In epidemiological studies on Blastocystis sp. in humans, the identification of its subtypes plays an important role [6, 8, 16, 21]. Because different Blastocystis subtypes colonize different hosts and apparently differ in geographical distribution, surveys aimed at subtype determination might help reveal transmission pathways and potential sources of specific subtypes in a particular area. To date, most studies used Sanger sequencing for subtype identification [7, 8, 18], which may have limitations in detecting mixed subtype colonizations. Here, we subjected all 83 qPCR-positive samples to NGS analysis to determine subtypes. We found that subtype diversity was largely consistent with the results of Sanger sequencing by Lhotská et al. [8], in which Sanger sequencing was used. In 12 samples identified as positive only by qPCR, the NGS revealed subtypes only in five samples which was probably caused by low fecal load of Blastocystis. The remaining seven samples were confirmed by Sanger sequencing from qPCR amplicons (118 bp), however, without information about subtypes.

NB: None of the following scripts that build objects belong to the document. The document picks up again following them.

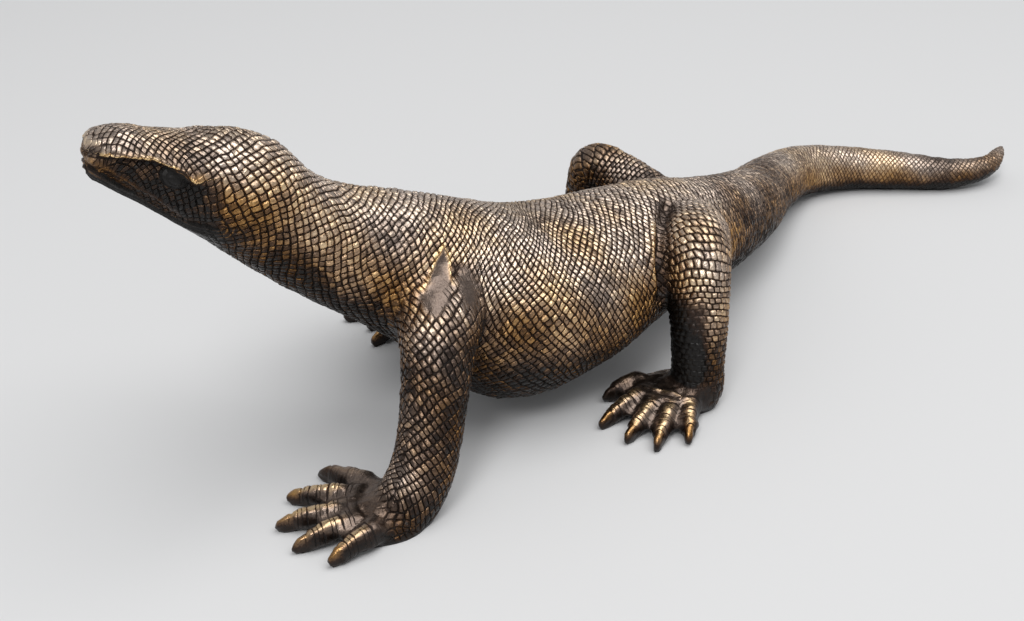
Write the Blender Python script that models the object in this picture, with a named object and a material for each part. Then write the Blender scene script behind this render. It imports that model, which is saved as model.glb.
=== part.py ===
"""A komodo dragon figurine, cast in bronze as one piece.

The dragon stands on the plane z = 0 with its nose towards -X and its tail towards +X.
Its pose, proportions and carving are shares of its own length. They are written in 300ths
of that length, which are millimetres on the real piece of about 300 mm.
"""

import math
from dataclasses import dataclass

import bmesh
import bpy
import numpy as np
from mathutils import Matrix, Vector

LENGTH = 0.300
SHARE = LENGTH / 300

# The point of the modelled figure that lies over the origin.
MIDDLE_X = 56.7
MIDDLE_Y = 41.0

# How finely the form is worked before and after it is thinned.
RING_SIDES = 28
STEPS_PER_SPAN = 5
STEPS_PER_DIGIT_SPAN = 3
CAST_GRAIN = 0.9
SOFTENING = 0.5
SOFTENING_ROUNDS = 6
MOST_TRIANGLES = 9800


@dataclass
class Section:
    """An oval section of the body: its centre, its half width, and its height above and below."""

    x: float
    y: float
    z: float
    half_width: float
    above: float
    below: float

    def row(self):
        return (self.x, self.y, self.z, self.half_width, self.above, self.below)


BODY = [
    Section(-94.2, 36.0, 86.0, 2.5, 2.2, 2.2),
    Section(-92.8, 36.0, 85.6, 5.8, 4.3, 4.8),
    Section(-89.0, 36.3, 84.3, 8.0, 6.0, 6.4),
    Section(-81.0, 37.0, 80.8, 9.5, 6.5, 9.0),
    Section(-72.0, 37.0, 76.2, 11.0, 8.6, 11.6),
    Section(-63.0, 37.0, 70.0, 12.5, 12.3, 13.0),
    Section(-54.0, 37.5, 61.5, 13.0, 11.0, 13.5),
    Section(-44.0, 38.0, 51.3, 14.5, 15.0, 12.7),
    Section(-32.0, 38.0, 42.5, 17.5, 18.7, 13.4),
    Section(-18.0, 37.0, 34.8, 20.5, 20.6, 17.6),
    Section(-2.0, 33.0, 28.5, 24.5, 21.6, 25.4),
    Section(14.0, 32.0, 27.5, 24.0, 20.3, 21.8),
    Section(30.0, 33.5, 28.0, 20.5, 18.5, 18.3),
    Section(45.0, 36.0, 27.5, 17.0, 17.0, 16.3),
    Section(60.0, 39.0, 25.0, 14.5, 15.2, 15.0),
    Section(78.0, 46.0, 21.0, 12.5, 13.3, 12.7),
    Section(98.0, 57.0, 16.0, 10.8, 11.3, 10.7),
    Section(118.0, 70.0, 11.9, 9.0, 9.8, 9.8),
    Section(138.0, 78.0, 8.9, 7.5, 8.6, 8.0),
    Section(156.0, 75.0, 7.0, 6.5, 7.2, 7.0),
    Section(171.0, 66.0, 6.1, 6.0, 6.0, 6.1),
    Section(185.0, 56.5, 5.2, 5.0, 4.7, 5.2),
    Section(197.0, 52.5, 6.0, 3.6, 3.5, 3.8),
    Section(205.0, 54.5, 8.2, 2.2, 2.0, 2.4),
    Section(208.0, 56.0, 9.2, 0.9, 0.9, 0.9),
]


@dataclass
class LimbSection:
    """An oval section of a limb: its centre, and its half sizes across and along the body."""

    x: float
    y: float
    z: float
    across: float
    along: float

    def row(self):
        return (self.x, self.y, self.z, self.across, self.along, self.along)


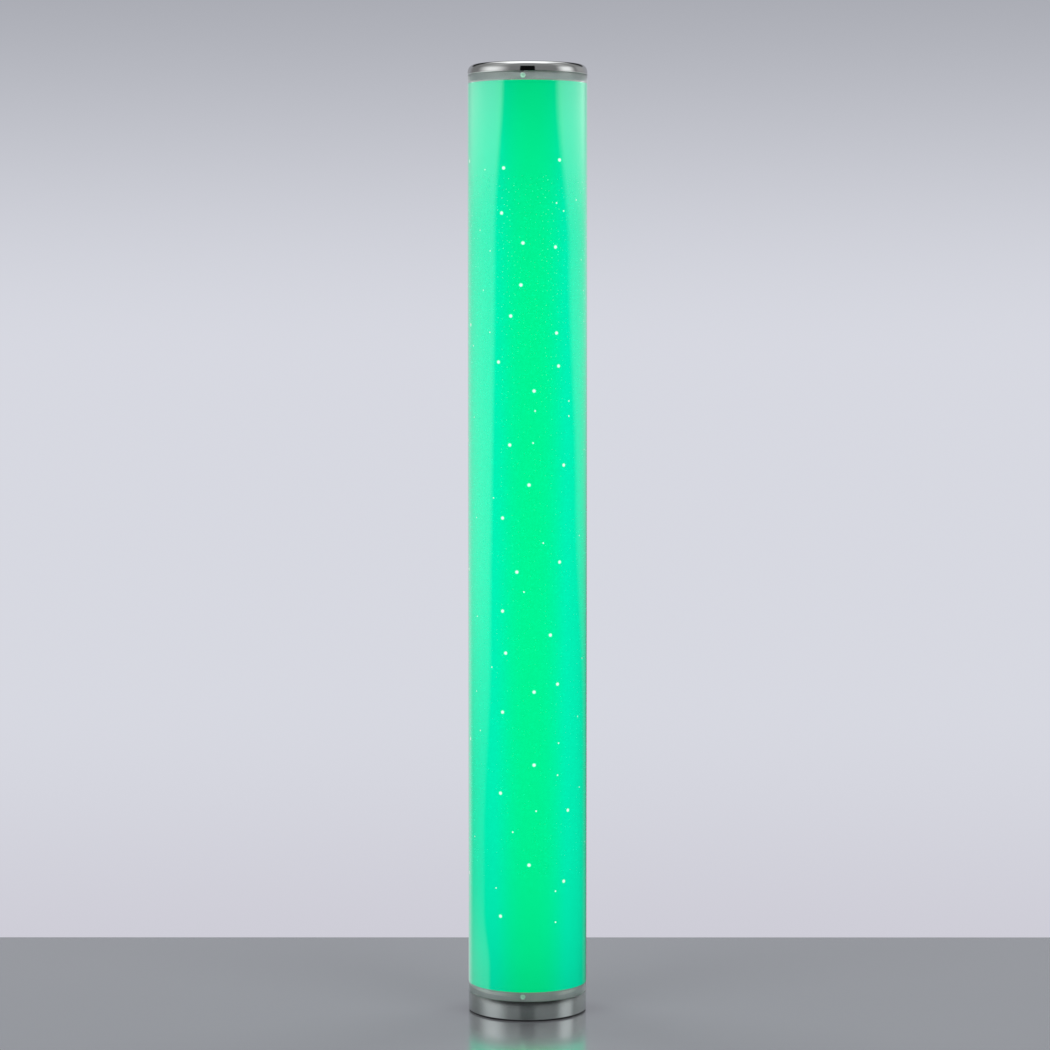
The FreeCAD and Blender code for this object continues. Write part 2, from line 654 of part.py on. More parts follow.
def make_tube_screws(label, height):
    """Three slotted screws whose heads sit in the tube's holes and bear on the collar behind."""
    body = new_body(label, height, FRONT)
    flush = "sqrt(tube_radius * tube_radius - tube_screw_head_radius * tube_screw_head_radius)"
    sketch = new_sketch(body, "XZ_Plane")
    outline(sketch, [
        (f"{PLUG_RADIUS} - tube_screw_length", "0"), (flush, "0"), (flush, "tube_screw_head_radius"),
        (PLUG_RADIUS, "tube_screw_head_radius"), (PLUG_RADIUS, "tube_screw_radius"),
        (f"{PLUG_RADIUS} - tube_screw_length", "tube_screw_radius"),
    ])
    screw = turned(body, "Revolution", sketch, "H_Axis")
    slot = new_sketch(body, "YZ_Plane", "tube_radius")
    rectangle(slot, "0 - drive_slot_width / 2", "drive_slot_width / 2",
              "0 - 0.75 * tube_screw_head_radius", "0.75 * tube_screw_head_radius")
    drive = pocket(body, slot, "0.3 * tube_wall")
    repeated(body, [screw, drive], SCREW_COUNT)
    return body


# ------------------------------------------------------------------------------------ tube, film and cap

def make_outer_tube():
    """Clear acrylic tube with three screw holes near each end."""
    body = ring("outer_tube", [
        (TUBE_BORE, "0"), ("tube_radius", "0"), ("tube_radius", "tube_length"), (TUBE_BORE, "tube_length"),
    ], TUBE_BOTTOM, FRONT)
    sketch = new_sketch(body, "YZ_Plane", f"{TUBE_BORE} - 1")
    for height in ("band_height / 2", "tube_length - band_height / 2"):
        circle(sketch, "0", height, "tube_screw_head_radius + head_clearance")
    holes = pocket(body, sketch, "tube_wall + 2", along_normal=True)
    repeated(body, [holes], SCREW_COUNT)
    return body


def make_star_film():
    """Opal film rolled inside the tube from collar to collar, with its butt seam at the back."""
    body = new_body("star_film", f"{TUBE_BOTTOM} + band_height", REAR)
    add_film_layer(body, FILM_BORE, FILM_RADIUS, "360 - film_gap_angle", "film_gap_angle / 2")
    return body


def make_seam_tape():
    """Clear tape inside the film, across its seam."""
    body = new_body("film_seam_tape", f"{TUBE_BOTTOM} + band_height", REAR)
    outer = f"({FILM_BORE} - tape_clearance)"
    add_film_layer(body, f"{outer} - tape_thick", outer, "tape_angle", "0 - tape_angle / 2")
    return body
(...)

Although epidemiological studies usually describe colonization of an individual with only one subtype of Blastocystis sp. [8, 19, 21], mixed subtype colonization appears to be more common [17, 22, 29]. This situation is in part caused by limitations of some of the current molecular tools, which preferentially amplify the predominant subtypes present in a sample [11]. Here, the NGS-based approach showed higher sensitivity in determining mixed subtype colonization than a combination of methods, such as conventional PCR and Sanger sequencing (for more details see Lhotská et al. [8]). While Lhotská et al. [8] revealed a single case of mixed infection, NGS detected five more cases of mixed colonisation.

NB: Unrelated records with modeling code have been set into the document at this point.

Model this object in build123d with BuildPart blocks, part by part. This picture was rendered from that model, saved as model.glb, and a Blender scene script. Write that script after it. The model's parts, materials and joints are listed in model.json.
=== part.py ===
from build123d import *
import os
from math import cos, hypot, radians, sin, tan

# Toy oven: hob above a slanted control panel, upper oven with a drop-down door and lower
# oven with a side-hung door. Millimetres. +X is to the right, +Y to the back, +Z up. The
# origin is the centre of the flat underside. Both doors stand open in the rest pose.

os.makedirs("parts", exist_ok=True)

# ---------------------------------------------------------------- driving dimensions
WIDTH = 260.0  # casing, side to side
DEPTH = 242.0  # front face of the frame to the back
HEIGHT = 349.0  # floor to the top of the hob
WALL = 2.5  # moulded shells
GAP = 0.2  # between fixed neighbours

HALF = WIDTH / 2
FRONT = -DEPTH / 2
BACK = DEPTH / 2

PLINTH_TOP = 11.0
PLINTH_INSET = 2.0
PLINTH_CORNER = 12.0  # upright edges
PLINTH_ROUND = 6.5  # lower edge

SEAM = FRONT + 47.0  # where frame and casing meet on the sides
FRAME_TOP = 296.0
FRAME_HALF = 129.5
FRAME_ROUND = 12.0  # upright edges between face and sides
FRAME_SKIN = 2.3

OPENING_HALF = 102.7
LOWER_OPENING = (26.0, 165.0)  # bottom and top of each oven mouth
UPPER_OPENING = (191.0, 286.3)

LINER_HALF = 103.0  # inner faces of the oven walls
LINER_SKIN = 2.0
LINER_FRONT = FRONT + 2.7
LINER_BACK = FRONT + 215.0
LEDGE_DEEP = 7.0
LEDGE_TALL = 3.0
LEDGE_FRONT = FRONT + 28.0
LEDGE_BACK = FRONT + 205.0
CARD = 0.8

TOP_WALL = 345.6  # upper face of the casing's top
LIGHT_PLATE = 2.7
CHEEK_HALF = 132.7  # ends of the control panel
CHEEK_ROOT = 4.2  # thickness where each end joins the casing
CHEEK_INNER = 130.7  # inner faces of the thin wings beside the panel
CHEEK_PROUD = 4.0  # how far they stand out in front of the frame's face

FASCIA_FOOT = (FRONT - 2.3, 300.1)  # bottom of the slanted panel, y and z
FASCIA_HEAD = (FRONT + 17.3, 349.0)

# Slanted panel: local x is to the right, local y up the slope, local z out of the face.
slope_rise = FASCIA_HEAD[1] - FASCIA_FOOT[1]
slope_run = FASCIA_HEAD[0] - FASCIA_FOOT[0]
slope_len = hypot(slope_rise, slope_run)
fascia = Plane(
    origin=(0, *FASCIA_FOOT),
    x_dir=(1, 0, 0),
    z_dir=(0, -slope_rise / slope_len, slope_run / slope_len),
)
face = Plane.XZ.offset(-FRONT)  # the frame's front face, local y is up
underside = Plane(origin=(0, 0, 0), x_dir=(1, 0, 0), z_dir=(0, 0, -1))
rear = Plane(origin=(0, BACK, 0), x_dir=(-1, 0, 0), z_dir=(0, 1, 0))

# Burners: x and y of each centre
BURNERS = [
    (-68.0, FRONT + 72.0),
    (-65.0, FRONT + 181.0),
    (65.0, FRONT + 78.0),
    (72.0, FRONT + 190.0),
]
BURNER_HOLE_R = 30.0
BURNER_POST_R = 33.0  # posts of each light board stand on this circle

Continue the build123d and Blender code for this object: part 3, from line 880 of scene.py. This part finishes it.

From a diagnostic point-of-view, our results support the fact that qPCR is the most suitable method for detecting the presence of Blastocystis. NGS alone cannot achieve qPCR sensitivity, mainly due to the known signal crosstalk between individual samples in a sequencing run (e.g., [10]). Although this issue can be alleviated by using unique dual indexing, it cannot be eliminated. Therefore, very low read counts do not necessarily indicate presence of the organism. Thus, the role of NGS in Blastocystis diagnostics is primarily in the determination of its subtypes and disentangling mixed colonizations. Of the 83 total qPCR-positive samples, the NGS revealed subtypes in 69 samples.

Conclusion

To understand the epidemiology of Blastocystis sp., it is necessary to establish a gold standard method for detection and subtype differentiation. A review of the Blastocystis literature so far suggests that detection and differentiation has not yet been harmonized [22]. The findings of the present study showed that qPCR is a suitable tool for the highly sensitive detection of Blastocystis sp., and the NGS approach enables accurate assessment of subtype diversity, in particular, mixed subtype colonization. We believe that the combination of these two approaches will be beneficial for future epidemiological surveys and surveillance studies on Blastocystis.

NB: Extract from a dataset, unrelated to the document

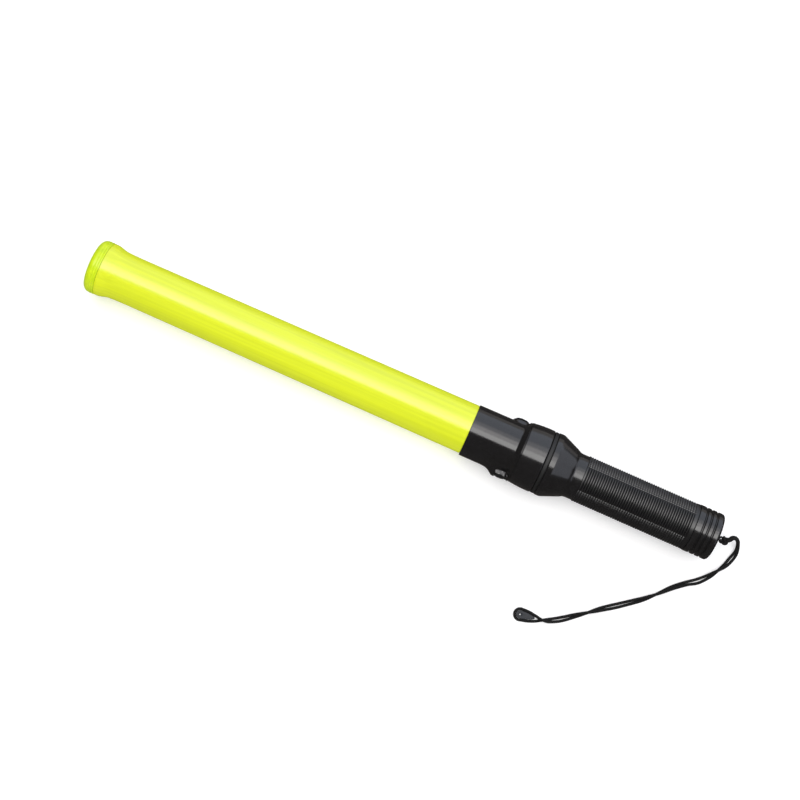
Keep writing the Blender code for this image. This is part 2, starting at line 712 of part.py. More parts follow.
def strand_points():
    """The whole cord: out along one strand, round the far loop, and back along the other."""
    fine = 40
    places = [i / fine for i in range((len(STRAP_ROUTE) - 1) * fine + 1)]
    rows = [smooth_row(STRAP_ROUTE, place) for place in places]
    out, back, run = [], [], 0.0
    steps = [math.dist(a[:3], b[:3]) for a, b in zip(rows, rows[1:])]
    count = round(sum(steps) / CORD_STEP)
    step = sum(steps) / count
    for i, row in enumerate(rows):
        if run >= len(out) * step - 1e-6 or i == len(rows) - 1:
            ahead, behind = rows[min(i + 1, len(rows) - 1)], rows[max(i - 1, 0)]
            along = Vector((ahead[0] - behind[0], ahead[1] - behind[1], 0.0)).normalized()
            across = Vector((-along.y, along.x, 0.0))
            middle, half, twist = Vector(row[:3]), max(row[3], STRAND_PITCH / 2), math.pi * row[4]
            lift = STRAND_PITCH / 2 * math.sin(twist)
            aside = across * half * math.cos(twist)
            up = abs(lift)
            out.append(middle + aside + Vector((0.0, 0.0, up + lift)))
            back.append(middle - aside + Vector((0.0, 0.0, up - lift)))
        if i < len(steps):
            run += steps[i]
    centre = (out[-1] + back[-1]) / 2
    arm = out[-1] - centre
    bow = along * arm.length
    turn = [centre + arm * math.cos(a) + bow * math.sin(a) for a in (math.radians(36 * k) for k in range(1, 5))]
    return out + turn + list(reversed(back))


def strap_cord(finish):
    """The doubled cord as one tube."""
    tube("strap_cord", strand_points(), CORD_R, finish, None, resolution=2)


def strap_tab(finish):
    """The flat leaf-shaped tab that fills the cord's far loop, with a small hole through it."""
    end = Vector(STRAP_ROUTE[-1][:2])
    neck = Vector(STRAP_ROUTE[-4][:2])
    along = (neck - end).normalized()
    angle = math.atan2(along.y, along.x)
    inner = BIGHT_R - CORD_R - GAP - 0.2
    outline = [(x, r) for x, r in arc(0.0, 0.0, inner, 90, 270, 10)]
    outline += [(4.0, -inner + 0.4), (7.2, -inner + 1.6), (9.6, -inner + 2.5)]
    outline += [(9.6, inner - 2.5), (7.2, inner - 1.6), (4.0, inner - 0.4)]
    shape = bmesh.new()
    low = [shape.verts.new((x * MM, y * MM, 0.3 * MM)) for x, y in outline]
    face = shape.faces.new(low)
    grown = bmesh.ops.extrude_face_region(shape, geom=[face])["geom"]
    moved = [v for v in grown if isinstance(v, bmesh.types.BMVert)]
    bmesh.ops.translate(shape, verts=moved, vec=(0.0, 0.0, 1.6 * MM))
    tab = add("strap_end_tab", mesh_of("strap_end_tab", shape), None, (end.x, end.y, 0.0), finish)
    tab.rotation_euler = (0.0, 0.0, angle)
    hole = empty("tab_hole_axis", (0.0, 0.0, 0.0), (0.0, -math.pi / 2, 0.0), tab)
    cut = [(-1.0, 0.0), (-1.0, 0.8), (4.0, 0.8), (4.0, 0.0)]
    combine(tab, turned("tab_hole_cutter", cut, None, hole, sides=12), "DIFFERENCE")


# ---------------------------------------------------------------- assembly


def build():
    """Clear the scene and make every piece."""
    for old in list(bpy.data.objects):
        bpy.data.objects.remove(old)

    glow = material("fluorescent_plastic", (0.72, 0.95, 0.02), 0.35)
    glow_cap = material("fluorescent_cap", (0.6, 0.9, 0.02), 0.3)
    black = material("black_plastic", (0.012, 0.012, 0.015), 0.35)
    dark = material("black_button", (0.008, 0.008, 0.009), 0.5)
    inner = material("grey_plastic", (0.45, 0.45, 0.45), 0.6)
    fibreglass = material("green_board", (0.02, 0.16, 0.05), 0.45)
    lens = material("led_lens", (0.9, 0.9, 0.85), 0.1)
    chip = material("chip_black", (0.02, 0.02, 0.02), 0.6)
    can = material("capacitor_sleeve", (0.02, 0.03, 0.12), 0.4)
    steel = material("plated_steel", (0.6, 0.6, 0.6), 0.3, 1.0)
    brass = material("brass", (0.75, 0.55, 0.2), 0.3, 1.0)
    jacket = material("battery_jacket", (0.1, 0.12, 0.2), 0.35)
    rubber = material("black_rubber", (0.01, 0.01, 0.01), 0.8)
    red = material("red_insulation", (0.6, 0.02, 0.02), 0.5)
    cord = material("black_cord", (0.015, 0.015, 0.014), 0.85)
    leather = material("tab_plastic", (0.04, 0.04, 0.05), 0.4)

    axis = empty("baton_axis", (-BATON_LENGTH / 2, 0.0, RING_R))
    main_side = empty("main_button_axis", (BUTTON_STATION, 0.0, 0.0), (0.0, 0.0, -math.pi / 2), axis)
    other_side = empty("side_button_axis", (BUTTON_STATION, 0.0, 0.0), (0.0, 0.0, math.pi / 2), axis)
    cap_axis = empty("tail_cap_axis", (0.0, 0.0, 0.0), (0.0, 0.0, 0.0), axis)

    tip_cap(axis, glow_cap)
    light_tube(axis, glow)
    light_board(axis, fibreglass, inner, lens)

    switch_housing(axis, main_side, other_side, black)
    head_collar(axis, black)
    seam_gasket(axis, rubber)
    button("main_button", main_side, dark, MAIN_BUTTON_R, 24.0, 26.1, 6.2, 16.9)
    button("side_button", other_side, dark, SIDE_BUTTON_R, 22.8, 24.9, 7.0, 16.7)
    switches(axis, main_side, other_side, chip, inner, steel)
    control_board(axis, fibreglass, chip, can, steel, brass)
    wiring(axis, red, rubber)

    handle_shell(axis, black)
    for name, front in zip(("battery_front", "battery_rear"), BATTERY_FRONTS):
        battery(name, front, axis, jacket)
    contact_strip(axis, brass)

    tail_cap(cap_axis, black)
    tail_seal(cap_axis, rubber)
    tail_contact(cap_axis, brass, steel)
    strap_eye(cap_axis, steel)
    strap_knot(cap_axis, cord)
    strap_cord(cord)
    strap_tab(leather)


build()
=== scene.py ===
"""Looks of the traffic baton light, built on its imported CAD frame.

The baton's axis runs along X at the height AXIS, with the tip towards -X.  Working lengths are in
millimetres, and MM turns them into metres.  A station is a distance along the axis from the tip's end
face.  An angle round the axis is 0 at the top and 90 degrees towards -Y, where the main button is.
"""

import math

import bmesh
import bpy
from mathutils import Matrix, Vector


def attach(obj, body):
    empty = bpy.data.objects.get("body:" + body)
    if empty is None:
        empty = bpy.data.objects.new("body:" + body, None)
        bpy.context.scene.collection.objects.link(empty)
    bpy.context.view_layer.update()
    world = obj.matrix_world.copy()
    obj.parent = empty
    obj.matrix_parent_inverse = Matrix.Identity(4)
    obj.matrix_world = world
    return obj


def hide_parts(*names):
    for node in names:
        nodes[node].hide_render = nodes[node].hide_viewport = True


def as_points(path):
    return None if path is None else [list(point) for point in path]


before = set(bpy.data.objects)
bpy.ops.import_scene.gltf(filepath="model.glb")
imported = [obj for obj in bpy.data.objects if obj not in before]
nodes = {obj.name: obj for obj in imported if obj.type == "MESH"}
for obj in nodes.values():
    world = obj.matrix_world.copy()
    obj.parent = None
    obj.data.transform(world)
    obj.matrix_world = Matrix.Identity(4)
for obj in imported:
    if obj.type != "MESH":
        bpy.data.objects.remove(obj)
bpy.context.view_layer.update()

MM = 0.001
AXIS = 26.3
MID = 270.0  # the station that lies over the origin
BUTTON_STATION = 363.8


# ---------------------------------------------------------------- camera, floor and light


def put(name, data):
    """Link new data to the scene as an object."""
    made = bpy.data.objects.new(name, data)
    bpy.context.scene.collection.objects.link(made)
    return made


def camera():
    """Almost straight down, turned so that the baton runs from upper left to lower right."""
    tilt, roll, distance = math.radians(81.0), math.radians(23.75), 1.32
    target = Vector((-0.0033, 0.0, AXIS * MM))
    place = target + Vector((0.0333, -distance * math.cos(tilt), distance * math.sin(tilt)))
    ahead = (target - place).normalized()
    level = Vector((1.0, 0.0, 0.0))
    level = (level - ahead * level.dot(ahead)).normalized()
    rise = level.cross(ahead)
    right = level * math.cos(roll) + rise * math.sin(roll)
    up = rise * math.cos(roll) - level * math.sin(roll)
    data = bpy.data.cameras.new("camera")
    data.sensor_width = 36.0
    data.lens = 36.0 * distance / 0.63623
    data.shift_x, data.shift_y = 0.001, -0.0018
    made = put("camera", data)
    turn = Matrix((right, up, -ahead)).transposed().to_4x4()
    made.matrix_world = Matrix.Translation(place) @ turn
    bpy.context.scene.camera = made


def panel(name, low, high, radiance, colour, radius=2.2, length=3.5, ahead=0.0):
    """A soft panel along the baton, between two angles from overhead towards +Y."""
    middle, half = math.radians((low + high) / 2), math.radians((high - low) / 2)
    data = bpy.data.lights.new(name, "AREA")
    data.shape = "RECTANGLE"
    data.size, data.size_y = length, 2 * radius * math.tan(half)
    data.energy = radiance * math.pi * data.size * data.size_y
    data.color = colour
    made = put(name, data)
    away = Vector((0.0, math.sin(middle), math.cos(middle)))
    side = Vector((1.0, 0.0, 0.0))
    turn = Matrix((side, away.cross(side), away)).transposed().to_4x4()
    made.matrix_world = Matrix.Translation(away * radius + side * ahead) @ turn
    made.visible_camera = False
    return made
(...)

The Supplementary materials of this article are available at https://www.parasite-journal.org/10.1051/parasite/2022029/olm.

Supplementary data 1: Detailed description of the next-generation sequencing protocol for Blastocystis.

Supplementary data 2: Quantification curve used in qPCR diagnostic protocol for evaluation of the fecal Blastocystis load in human DNA samples (in LightCycler LC 480 I; Roche, Basel, Switzerland). The curve was set in the range of 100 to 105 cells per 1 qPCR reaction based on the Blastocystis ST3 culture.